Imagine. Such a surprise for the reader of his earlier biography. (Though that's not altogether fair. Slater's entry for Dickens in the Oxford Dictionary of National Biography, later reproduced as a very short book, was a wise and almost witty thing, smart as paint, and his even earlier critical volume, Dickens and Women was a very clever analysis, free from all the more usual psychological and political cant to be expected from an academic on such a subject, replete as it would seem to be with opportunities for scoring points for and against current theories of sexual and literary politics.)
This book then would seem to have been exactly the sort of exercise the great scholar was meant to take, so late in his labors; an almost brutally clear-eyed review of some the last messy materials left over from more than a century of gossip, rumor and pedestal-rocking. The reader would be hard-pressed to think how anyone coming after might still make much more of the business.

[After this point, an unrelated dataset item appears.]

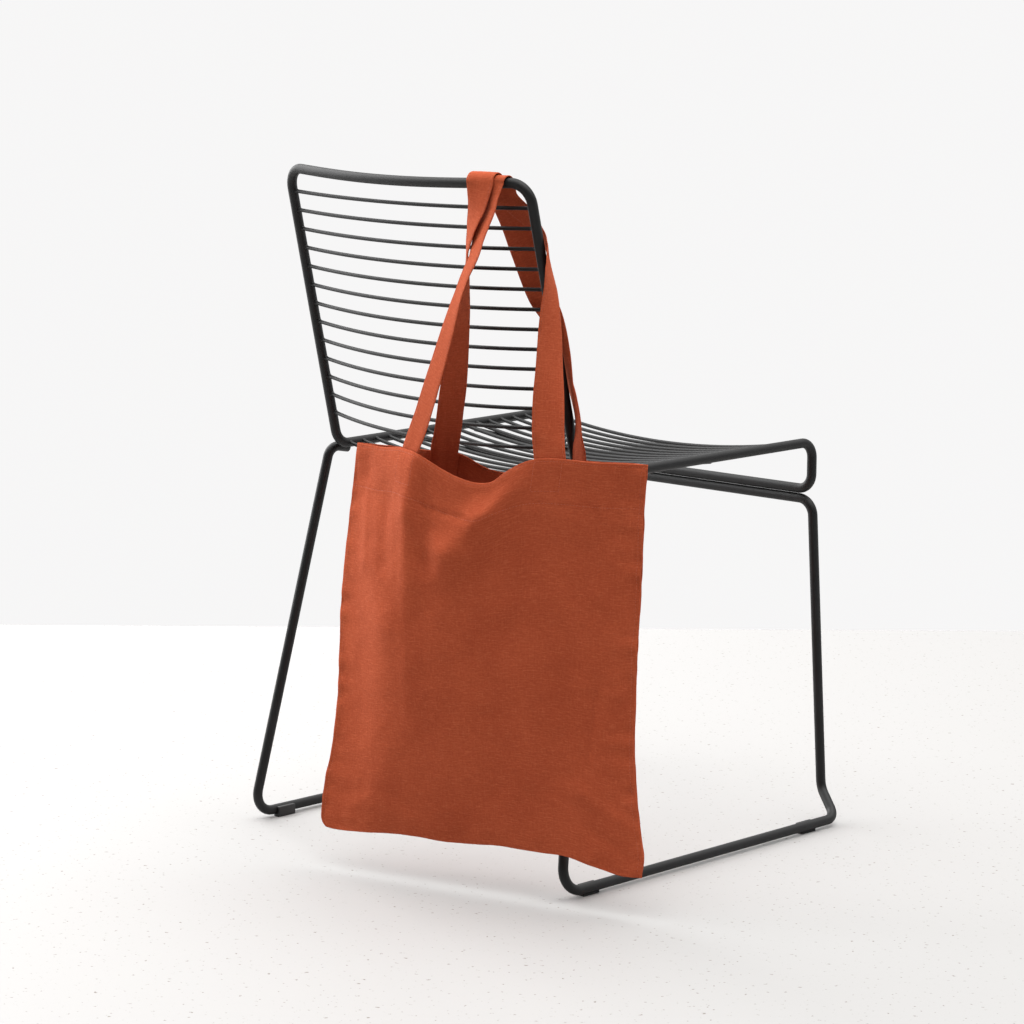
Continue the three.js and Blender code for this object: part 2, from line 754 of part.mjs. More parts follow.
// Assembly

function add(group, name, geometry, material) {
  const mesh = new THREE.Mesh(geometry, material);
  mesh.name = name;
  group.add(mesh);
  return mesh;
}

const chair = new THREE.Group();
const bag = new THREE.Group();

const backPanel = panelGrid(-1).map((row) => [...row].reverse());
const frontHandle = handleGrid(1, FRONT_HANDLE_UP, FRONT_OVER_RAIL, FRONT_HANDLE_DOWN);
const backHandle = handleGrid(-1, BACK_HANDLE_UP, BACK_OVER_RAIL, BACK_HANDLE_DOWN);
add(bag, 'front_panel', sheet(panelGrid(1), PANEL_THICKNESS), linen());
add(bag, 'back_panel', sheet(backPanel, PANEL_THICKNESS), linen());
add(bag, 'front_handle', sheet(frontHandle, STRAP_THICKNESS), linenStrap());
add(bag, 'back_handle', sheet(backHandle, STRAP_THICKNESS), linenStrap());

add(chair, 'frame', frameTube(), powderCoat());
add(chair, 'base', baseTube(), powderCoat());
for (let k = 0; k < BACK_ROD_COUNT; k += 1) {
  add(chair, `back_rod_${String(k + 1).padStart(2, '0')}`, backRod(k), powderCoat());
}
for (let k = 0; k < SEAT_ROD_COUNT; k += 1) {
  add(chair, `seat_rod_${String(k + 1).padStart(2, '0')}`, seatRod(k), powderCoat());
}
BRACES.forEach((points, k) => add(chair, `seat_brace_${k + 1}`, brace(points), powderCoat()));
GLIDES.forEach(([side, end, y]) => {
  add(chair, `glide_${end}_${side}`, glide(side === 'right' ? 1 : -1, y), glidePlastic());
});

// The whole thing stands on the floor with its origin under the middle of its box.
const object = new THREE.Group();
object.add(chair, bag);
const box = new THREE.Box3().setFromObject(object, true);
const middle = box.getCenter(new THREE.Vector3());
object.position.set(-middle.x, -middle.y, -box.min.z);

export default object;
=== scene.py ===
"""A plain linen shopping bag hanging open by its two handles from the back corner of a wire chair.

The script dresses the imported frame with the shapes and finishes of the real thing. Everything is in metres
in the frame's own axes: +Z is up, +Y is the way a sitter faces and +X is the side that the bag hangs on.
Tables of places are in millimetres, from the middle of the chair where its back meets its seat, and are
moved into the frame by Placement.
"""

import logging
import math
from dataclasses import dataclass
from enum import Enum
from typing import Any, Sequence

import bpy
import numpy as np
from mathutils import Matrix, Vector


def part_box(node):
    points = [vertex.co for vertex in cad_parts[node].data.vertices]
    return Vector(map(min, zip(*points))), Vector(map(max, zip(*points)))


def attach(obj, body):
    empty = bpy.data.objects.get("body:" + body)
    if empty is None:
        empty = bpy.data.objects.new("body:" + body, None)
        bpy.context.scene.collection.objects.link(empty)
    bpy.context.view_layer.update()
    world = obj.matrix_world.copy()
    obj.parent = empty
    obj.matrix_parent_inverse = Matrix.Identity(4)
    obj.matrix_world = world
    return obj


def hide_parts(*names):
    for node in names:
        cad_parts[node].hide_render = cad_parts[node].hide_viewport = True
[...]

(This also answers some of the more naggingly lazy references to the scandal, and the rather shabby uses to which it is still put in even quite recent books, like Robert Gottlieb's otherwise entertaining and informative book, Great Expectations: The Sons and Daughters of Charles Dickens, where that author too easily reproduces one or two of the least attractive opinions of Dickens' behavior to both Nelly Ternan, his wife and daughters without properly tracing the origins, as Slater does so definitively here, of those judgements against Dickens' character and affections.)

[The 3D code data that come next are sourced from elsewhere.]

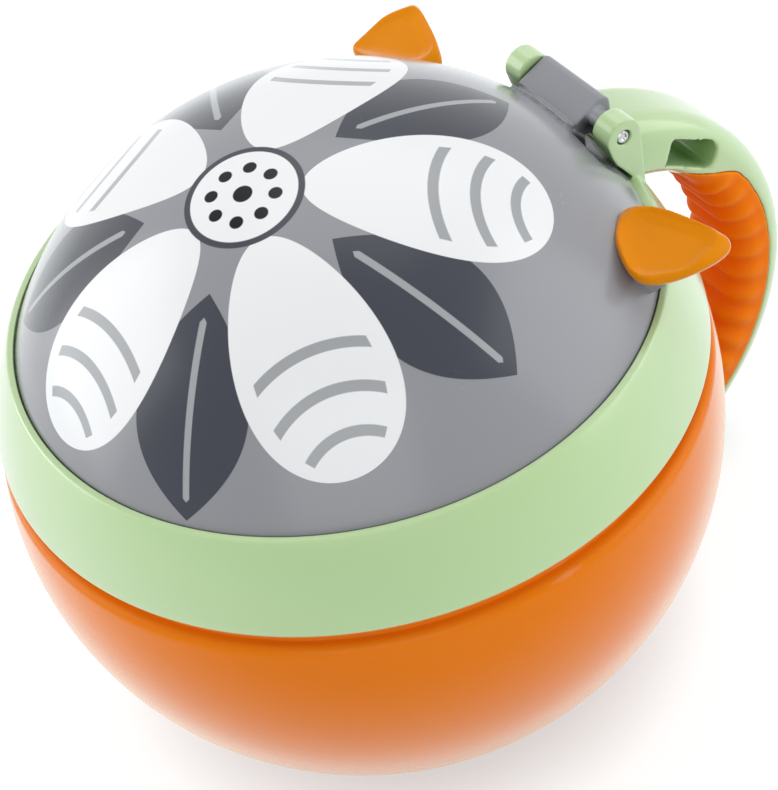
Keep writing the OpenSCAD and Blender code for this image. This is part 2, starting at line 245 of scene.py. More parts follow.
def revolve(name, outline, steps=192, from_turn=0.0, to_turn=360.0):
    """Solid of revolution about the upright axis, whole or a sector, from an outline of (r, z)."""
    whole = abs(to_turn - from_turn) >= 360
    count = steps if whole else steps + 1
    mesh_data = bmesh.new()
    rings = []
    for i in range(count):
        turn = math.radians(between(from_turn, to_turn, i / steps))
        rings.append([mesh_data.verts.new((r * math.cos(turn), r * math.sin(turn), z)) for r, z in outline])
    for i in range(steps):
        ring, after = rings[i], rings[(i + 1) % count]
        for j in range(len(outline)):
            k = (j + 1) % len(outline)
            mesh_data.faces.new((ring[j], after[j], after[k], ring[k]))
    if not whole:
        mesh_data.faces.new(rings[0])
        mesh_data.faces.new(rings[-1])
    bmesh.ops.remove_doubles(mesh_data, verts=mesh_data.verts, dist=1e-5)
    return closed_piece(mesh_data, name)


def loft(name, points, around):
    """Closed piece through a row of rings of equally many points, with a face over each end."""
    faces = []
    for start in range(0, len(points) - around, around):
        for j in range(around):
            a, b = start + j, start + (j + 1) % around
            faces.append((a, b, b + around, a + around))
    faces += [tuple(range(around)), tuple(range(len(points) - around, len(points)))]
    return solid(name, points, faces)


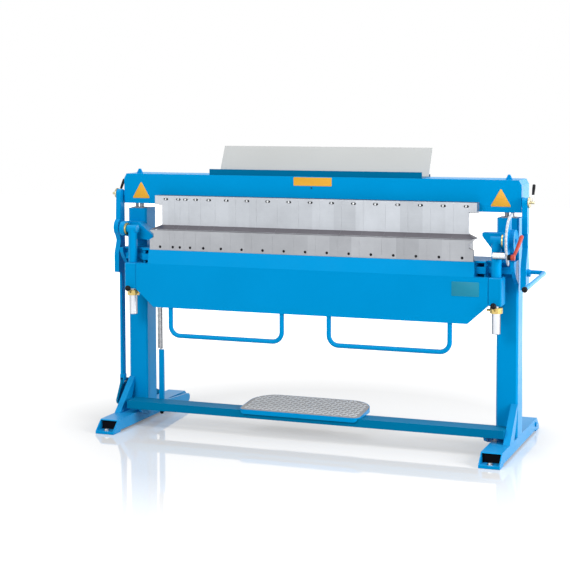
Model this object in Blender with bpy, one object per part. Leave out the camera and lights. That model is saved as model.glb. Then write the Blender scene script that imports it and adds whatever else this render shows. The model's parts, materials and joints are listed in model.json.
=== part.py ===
"""Manual box and pan brake: a folding machine with segmented tools and a foot treadle.

Metres, +Z up.  X runs along the bend line, Y from the operator into the machine.
While the pieces are made, Y = 0 is the bend line and X = 0 the middle of the frame.
"""

import bpy
import bmesh
from math import cos, pi, radians, sin
from mathutils import Matrix, Vector

# Bend line and tool widths
bend_height = 0.9250
bend_gap = 0.0020
sheet_gap = 0.0020
seat_gap = 0.0003
first_segment_width = 0.1027
narrow_segment_widths = (0.0267, 0.0452, 0.0596, 0.0739)
wide_segment_width = 0.1027
wide_segment_count = 12
segment_slit = 0.0010
horn_reach = 0.0360

# Feet: box tubes with slanted open ends on pads
foot_centre = 0.8956
foot_width = 0.0914
foot_height = 0.0580
foot_wall = 0.0045
foot_front = -0.2456
foot_rear = 0.5770
foot_slant = 0.0500
foot_lip = 0.0120
foot_pad_length = 0.0720
foot_pad_height = 0.0080
foot_bolt_inset = 0.0220
foot_bolt_radius = 0.0070

# Posts and the struts in front of them
post_front = 0.0980
post_depth = 0.1050
post_rise = 0.0900
post_width = 0.0960
post_wall = 0.0060
post_corner = 0.0080
brace_width = 0.0290
brace_height = 0.2060
brace_reach = 0.1560
brace_foot_depth = 0.0940
brace_top_depth = 0.0200

# Lower beam and the steel cheek on it
cheek_height = 0.0882
cheek_depth = 0.0730
cheek_taper = 0.0200
lower_beam_height = 0.1850
lower_beam_depth = 0.1860
lower_beam_wall = 0.0100
lower_beam_front_gap = 0.0055
lower_beam_end_notch = 0.0250
lower_beam_block_gap = 0.0090
groove_height = 0.0170
groove_depth = 0.0120
groove_drops = (0.0170, 0.0640)
beam_ear_front = 0.0350
end_plate_thickness = 0.0172
end_plate_front = 0.0070
end_plate_points = ((0.0055, 0.0240), (0.0210, 0.0470), (0.0510, 0.0770))
end_plate_drop = 0.1020

# Hinge of the folding beam
hinge_axis_x = 0.8670
pivot_radius = 0.0100
pivot_clearance = 0.0006
head_radius = 0.0190
head_half = 0.0250
washer_radius = 0.0240
washer_thickness = 0.0072
ear_gap = 0.0008
ear_thickness = 0.0217
ear_radius = 0.0340
ear_seat_depth = 0.0040
bearing_front = 0.0400
bearing_top = 0.0290
bearing_bottom = 0.0400
right_bearing_reach = 0.0720
right_bearing_tip = 0.0150
right_bearing_root = 0.0300
left_bearing_reach = 0.0860
left_bearing_drop = 0.0610
left_bearing_width = 0.0220
left_bearing_root = 0.0080

# Folding beam, from the bend line down
folding_back = -0.0015
folding_thickness = 0.0295
rail_drop = 0.0930
neck_drop = 0.0640
shoulder_drop = 0.1220
toe_drop = 0.0810
neck_inset = 0.0620
toe_inset = 0.0900
folding_top_thickness = 0.0175
folding_skin = 0.0100
rib_thickness = 0.0120
rib_bay_count = 8
pocket_margin = 0.0160
rail_thickness = 0.0165
rail_top_gap = 0.0005
rail_hole_radius = 0.0065
rail_hole_height = 0.0150
rail_hole_depth = 0.0100
rail_hole_shift = 0.0022
rail_slit_share = 0.7
horn_notch = 0.0200
horn_notch_top = 0.0175
horn_notch_bottom = 0.0440

# Spindle blocks, spindles and adjusters at the ends of the folding beam
block_half = 0.0295
block_back = 0.0450
block_corner = 0.0040
tube_radius = 0.0215
collar_thickness = 0.0055
collar_drop = 0.0470
collar_height = 0.0275
ring_drop = 0.0080
ring_height = 0.0240
ring_radius = 0.0280
spindle_radius = 0.0190
spindle_length = 0.0900
spindle_neck_radius = 0.0120
adjuster_ball_radius = 0.0130
adjuster_ball_reach = 0.0560
adjuster_ball_rise = 0.0250
adjuster_rod_radius = 0.0050
adjuster_stub_length = 0.0120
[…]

If finally my own interest in both the relationship between Dickens and Nelly Ternan and the resulting scandal remains next to nothing, even after this book and the rest, That, I happily confess is because my awe of and delight in Dickens achievement as a writer, and my admiration of him as a man, remains all but undimmed by the unhappy end of his marriage and or his personal failings as either a husband or father. I am myself then a Dickensian, I suppose, and proud to so say. Perhaps it is just my own thoroughly modern disinterest in saints, sin and personal scandal as a determining factor in appreciating great literature. Perhaps it is my ever deepening appreciation in this, Dickens' bicentennial year, of his unparalleled artistry as the greatest comic novelist in English that makes me, if always curious as to the details of his life, unwilling to judge him by any other standard. Perhaps it is as simple as saying that I love him, as best as I am able to say, as he was, that makes this book of such keen if passing interest. Whatever I think of this book then, and I think it quite good, it is still Dickens I believe to have been great.
Of that, I am more sure with every word by, rather than about him that I read.